May 19, 2024

The four components of social media management

Marketers need a simple, clear way to think about deploying a social media strategy that does not start with technology. Here’s my view of the four main components of social media management for marketers:

Monitor
Monitoring
is finding and tracking the conversations that are occurring about your company in social media and online. Even companies that have no intention of pursuing a social media marketing strategy must monitor what’s being said about them. It’s important to know who is saying good things about your company but it’s even more important to know who is saying bad things. Negative comments-especially those that expose a legitimate flaw in a company’s products or services-can snowball and be picked up by the trade and business press.

Monitoring is also the foundation of a social media marketing strategy. Before companies begin talking, they have to listen. They need to identify the most important influencers in their markets and track those conversations. Understanding the tone and subject matter of the most popular conversations in the market will help companies develop and fine tune their own social media voices.

Engage
Engaging occurs when companies decide to take an active role in social media by engaging with customers and influencers in the various forums where conversations are taking place. Examples include public blogs, social networks, and industry communities. The goal in social media engagement is to influence participants to have a positive impression of the company through factual, verifiable contributions from company employees and subject matter experts.

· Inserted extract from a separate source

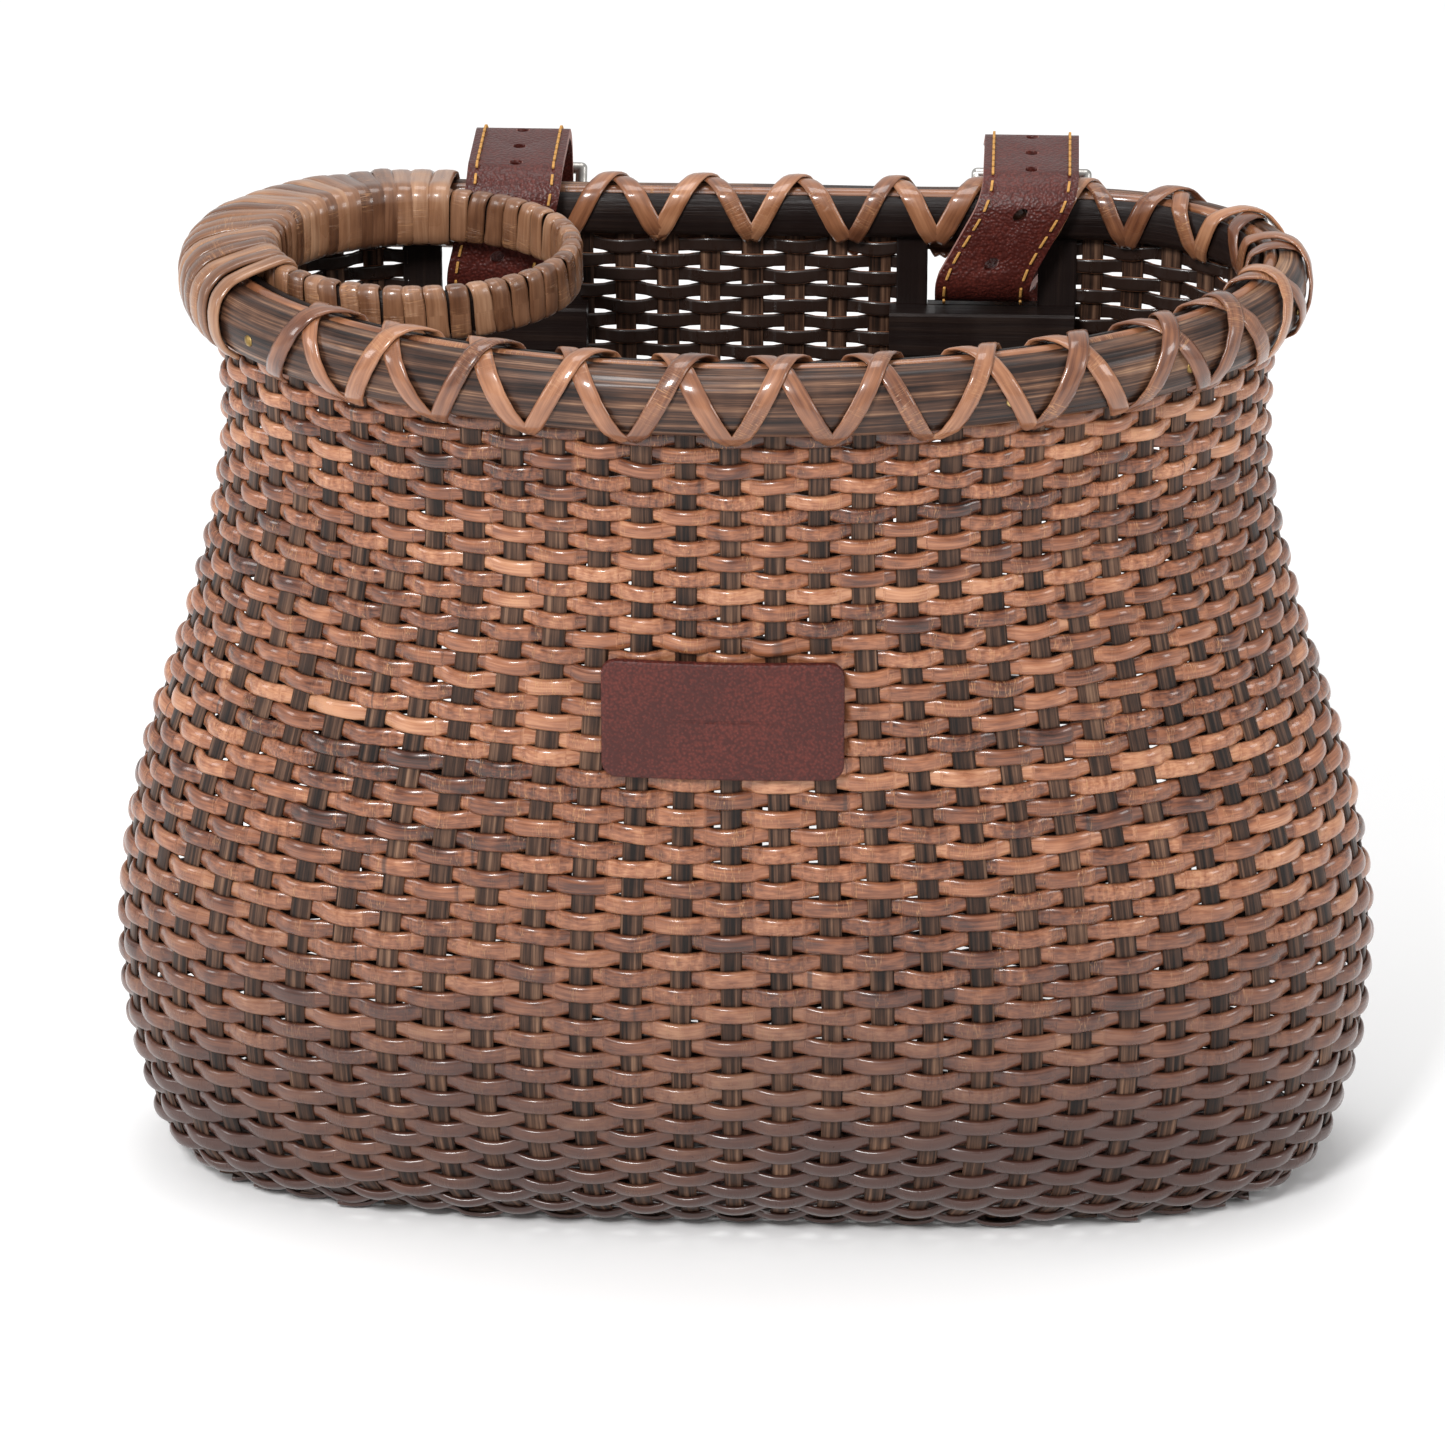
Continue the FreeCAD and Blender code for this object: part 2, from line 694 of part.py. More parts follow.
def prong_line():
    """Where the prong lies: the heel bar's centre and the way to its tip, resting on the front bar."""
    heel = strap_frame()[5]
    apart = front_bar() - heel
    touching = size("buckle_wire") + size("prong_radius") + size("fit_gap")
    turn = math.atan2(apart.z, apart.y) - math.asin(touching / apart.Length)
    return heel, FreeCAD.Vector(0, math.cos(turn), math.sin(turn)) * apart.Length


def front_bar():
    """Centre of the buckle's front bar, on the outer face of the tail."""
    outward, down, start = strap_frame()[2:5]
    clear = size("strap_thick") / 2 + size("buckle_wire") + 2 * size("fit_gap")
    return start + down * (size("heel_distance") - size("buckle_reach")) + outward * clear


def prong_sweep():
    """The slot that the prong needs through the fold and the tail, over its whole swing."""
    heel, reach = prong_line()
    width = size("prong_slot")
    length = reach.Length + 3
    base = math.degrees(math.atan2(reach.z, reach.y))
    points = [polar(heel, length, base - size("prong_lift") * i / 4 + turn)
              for i, turn in ((0, 9), (1, 0), (2, 0), (3, 0), (4, -7))]
    points = [polar(heel, 5.0, base + 75)] + points + [polar(heel, 5.0, base - 120)]
    shift = FreeCAD.Vector(-width / 2, 0, 0)
    points = [point + shift for point in points]
    fan = Part.Face(Part.makePolygon(points + points[:1])).extrude(FreeCAD.Vector(width, 0, 0))
    eye = Part.makeCylinder(4.3, width, heel + shift, FreeCAD.Vector(1, 0, 0))
    return fan.fuse(eye)


def rivet_axis():
    """Middle of the rivet through the heel fold, and the way its head faces."""
    bar = strap_frame()[0]
    turn = size("rivet_turn")
    way = polar(FreeCAD.Vector(0, 0, 0), 1.0, turn)
    return polar(bar, size("bar_radius") + 0.5, turn), way


def rivet_solid():
    """Domed rivet through both layers of the heel fold."""
    place, way = rivet_axis()
    grip = 2 * size("strap_thick") - 0.4
    shank = Part.makeCylinder(size("rivet_radius"), grip, place, way)
    head = Part.makeCone(size("rivet_head"), size("rivet_head") * 0.55, size("rivet_head_thick"),
                         place + way * grip, way)
    return shank.fuse(head)


def rivet_pair():
    """Two rivets side by side across the strap."""
    spread = size("strap_width") / 4
    rivets = []
    for side in (-1, 1):
        rivet = rivet_solid()
        rivet.translate(FreeCAD.Vector(side * spread, 0, 0))
        rivets.append(rivet)
    return rivets


def stitch_solids(edges):
    """Two rows of stitches on the outer face of the strap, left out under the buckle's bar."""
    total = sum(edge.Length for edge in edges)
    inset = size("strap_width") / 2 - size("stitch_inset")
    length = size("stitch_length")
    thick = size("stitch_thick")
    outside = size("strap_thick") / 2 + thick / 2 + size("stitch_lift")
    front = front_bar()
    stitches = []
    distance = size("stitch_start")
    while distance < total - 4:
        point, tangent = along_path(edges, distance)
        across = FreeCAD.Vector(0, -tangent.z, tangent.y)
        distance += size("stitch_pitch")
        if (point + across * outside - front).Length < size("buckle_clear"):
            continue
        for side in (-1, 1):
            bead = Part.makeBox(thick, length, thick, FreeCAD.Vector(-thick / 2, -length / 2, -thick / 2))
            angle = math.degrees(math.atan2(tangent.z, tangent.y))
            place = point + across * outside + FreeCAD.Vector(side * inset, 0, 0)
            bead.Placement = FreeCAD.Placement(place, FreeCAD.Rotation(FreeCAD.Vector(1, 0, 0), angle))
            stitches.append(bead)
    return stitches


def buckle_solid():
    """Rectangular wire buckle: heel bar, front bar and two side bars."""
    heel = strap_frame()[5]
    wire = size("buckle_wire")
    half = size("buckle_half_width")
    front = front_bar()
    across = FreeCAD.Vector(1, 0, 0)
    pieces = []
    for end in (heel, front):
        pieces.append(Part.makeCylinder(wire, 2 * half, end - across * half, across))
    for side in (-1, 1):
        foot = heel + across * side * half
        tip = front + across * side * half
        pieces.append(Part.makeCylinder(wire, (tip - foot).Length, foot, tip - foot))
        pieces.append(Part.makeSphere(wire, foot))
        pieces.append(Part.makeSphere(wire, tip))
    return pieces[0].multiFuse(pieces[1:])


def prong_solid():
    """Prong: an eye round the heel bar and a pin that rests on the front bar."""
    heel, reach = prong_line()
    wire = size("buckle_wire")
    radius = size("prong_radius")
    across = FreeCAD.Vector(1, 0, 0)
    eye_width = size("prong_slot") - 0.6
    eye = Part.makeCylinder(wire + 1.4, eye_width, heel - across * eye_width / 2, across)
    hole = Part.makeCylinder(wire + 0.06, eye_width + 2, heel - across * (eye_width / 2 + 1), across)
    way = FreeCAD.Vector(reach)
    way.normalize()
    pin = Part.makeCylinder(radius, reach.Length - wire + 1.8, heel + way * (wire + 0.4), way)
    return eye.fuse(pin).cut(hole)


def feature(name, shape, x):
    """A sub-part whose shape is set directly and stands at a place along X."""
    obj = doc.addObject("Part::Feature", name)
    obj.Shape = shape
    obj.Placement = FreeCAD.Placement(FreeCAD.Vector(x, 0, 0), FreeCAD.Rotation())
    keep(name, obj)


def make_straps():
    """Both handlebar straps with their stitching, rivets, buckle and prong."""
    edges = strap_path()
    leather = band_solid(edges, size("strap_width"), size("strap_thick"), 0.0)
    stitches = stitch_solids(edges)
    rivets = rivet_pair()
    buckle = buckle_solid()
    prong = prong_solid()
    leather = leather.cut(hole_cutters(edges) + [prong_sweep()] + rivets)
    for side in ("left", "right"):
        x = size("strap_" + side)
        feature(side + "_strap", leather.copy(), x)
        feature(side + "_strap_stitching", Part.makeCompound(stitches), x)
        feature(side + "_strap_rivets", Part.makeCompound(rivets), x)
        feature(side + "_buckle_frame", buckle.copy(), x)
        feature(side + "_buckle_prong", prong.copy(), x)


# ---------------------------------------------------------------- build, check, write

make_wall()
make_base()
make_outer_hoop()
make_inner_hoop()
make_top_cane()
make_lashing()
make_nails()
make_cup_ring()
make_binding()
make_windows()
make_patch()
make_straps()
doc.recompute()

for obj in doc.Objects:
    if "Invalid" in obj.State or "Error" in obj.State:
        raise RuntimeError("%s did not compute: %s" % (obj.Name, obj.State))
for name, obj in nodes.items():
    shape = obj.Shape
    if shape.isNull() or not shape.isValid() or not shape.Solids:
        raise RuntimeError("%s has no valid solid" % name)
for name, obj in nodes.items():
    obj.Shape.exportStep("parts/%s.step" % name)
    print("%-26s %2d solids %9.1f mm3" % (name, len(obj.Shape.Solids), obj.Shape.Volume))
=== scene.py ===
"""Handlebar basket: woven cane, bound rim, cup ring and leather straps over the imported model."""
import math

import bmesh
import bpy
import numpy as np
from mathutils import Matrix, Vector


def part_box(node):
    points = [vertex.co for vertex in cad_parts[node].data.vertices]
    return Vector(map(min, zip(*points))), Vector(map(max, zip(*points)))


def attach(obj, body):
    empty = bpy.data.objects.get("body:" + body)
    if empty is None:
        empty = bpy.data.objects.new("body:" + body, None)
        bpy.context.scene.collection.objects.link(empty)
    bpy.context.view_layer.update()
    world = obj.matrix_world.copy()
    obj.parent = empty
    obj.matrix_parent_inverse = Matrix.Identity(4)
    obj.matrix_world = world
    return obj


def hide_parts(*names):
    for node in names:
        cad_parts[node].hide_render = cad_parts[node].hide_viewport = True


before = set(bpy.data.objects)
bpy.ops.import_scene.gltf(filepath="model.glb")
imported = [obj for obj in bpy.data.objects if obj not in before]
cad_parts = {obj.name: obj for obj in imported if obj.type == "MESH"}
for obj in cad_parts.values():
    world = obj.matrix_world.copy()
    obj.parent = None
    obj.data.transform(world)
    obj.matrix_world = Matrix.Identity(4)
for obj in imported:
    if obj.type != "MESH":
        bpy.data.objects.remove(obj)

MM = 0.001
RNG = np.random.default_rng(12)
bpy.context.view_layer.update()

# ------------------------------------------------------------------ sizes, in millimetres

# Height, half width, front depth and squareness of the wall's outline.
WALL_LEVELS = [
    (0.0, 147.0, 54.0, 3.2),
    (7.0, 155.0, 63.0, 3.0),
    (24.0, 162.5, 74.5, 2.65),
    (65.0, 168.0, 86.5, 2.35),
    (110.0, 161.5, 90.0, 2.2),
    (160.0, 146.0, 90.5, 2.1),
    (200.0, 137.5, 93.5, 2.0),
    (236.0, 137.5, 97.0, 2.0),
    (251.0, 137.5, 97.0, 2.0),
]
CORNER_RUN = 50.0
BACK_DEPTH = 47.0
WALL_MIDDLE = -2.0
WALL_THICK = 4.0
GRID_TOP = 262
AROUND = 1440
SHARE_STEP = 0.002
CLIMB_STEP = 2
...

Marketing should monitor social media carefully and assign subject matter experts to track particular blogs and influencers. There should be an escalation process for pushing issues around the company to the people most qualified to respond to them (all practitioners, not marketing or PR people).The key to engagement is that providers do not try to control the conversation, as in traditional marketing, but that they influence the conversation in the following ways:

  • Find relevant online communities and blogs and build relationships with discussion leaders and members
  • Become regular contributors to influential blogs and be willing to weigh in on issues not directly related to the company’s products and services
  • Respond to customer complaints
  • Link customers to more information and offer to follow up directly

Manage
Managing
means that companies take an active role in creating conversations about the company. Examples include:

  • Corporate blogs. If companies can break their traditional habits of trying to control the conversation and squashing criticism, corporate blogs can help improve perception and awareness. Corporate blogs can be managed by marketing, but shouldn’t be written by marketing. Customers want to hear from subject matter experts and influencers.
  • Public and private online communities. Besides creating online communities in business-oriented third-party hosted social media venues like LinkedIn, companies can start their own communities, both public and private. For example, Indian outsourcing and consulting company Infosys developed points of view about four emerging trends in global business: the growing impact of emerging economies such as India and China, demographic shifts in age and working populations around the world, technology ubiquity, and increased regulations. It then created multiple hosted forums, both public and private (C-level executives often prefer private communities because they fear speaking up about their companies in uncontrolled public communities). These communities have both online and offline components, and Infosys’ marketing group works to build participation by publicizing the communities and inviting key customers and influencers to participate.

Integrate
Social media efforts need to be integrated into a company’s more traditional marketing channels such as conferences, events, reference programs, and websites. Social media is notoriously difficult to measure and ROI is unclear. Therefore, social media should be used as a platform to drive traffic to the channels that are easier to measure and have proven ROI. There should also be a way to get customers and prospects from social media into systems for tracking and managing interactions (e.g., CRM).

As I mentioned in my last post, social media can also become a supply chain for the development of thought leadership.

The integration of social media with more measurable channels—downloads of the white paper that lead to a sale, or the conference presentation that result in a sales call, for example—is the most reliable way to demonstrate the value and ROI of social media.

What do you think?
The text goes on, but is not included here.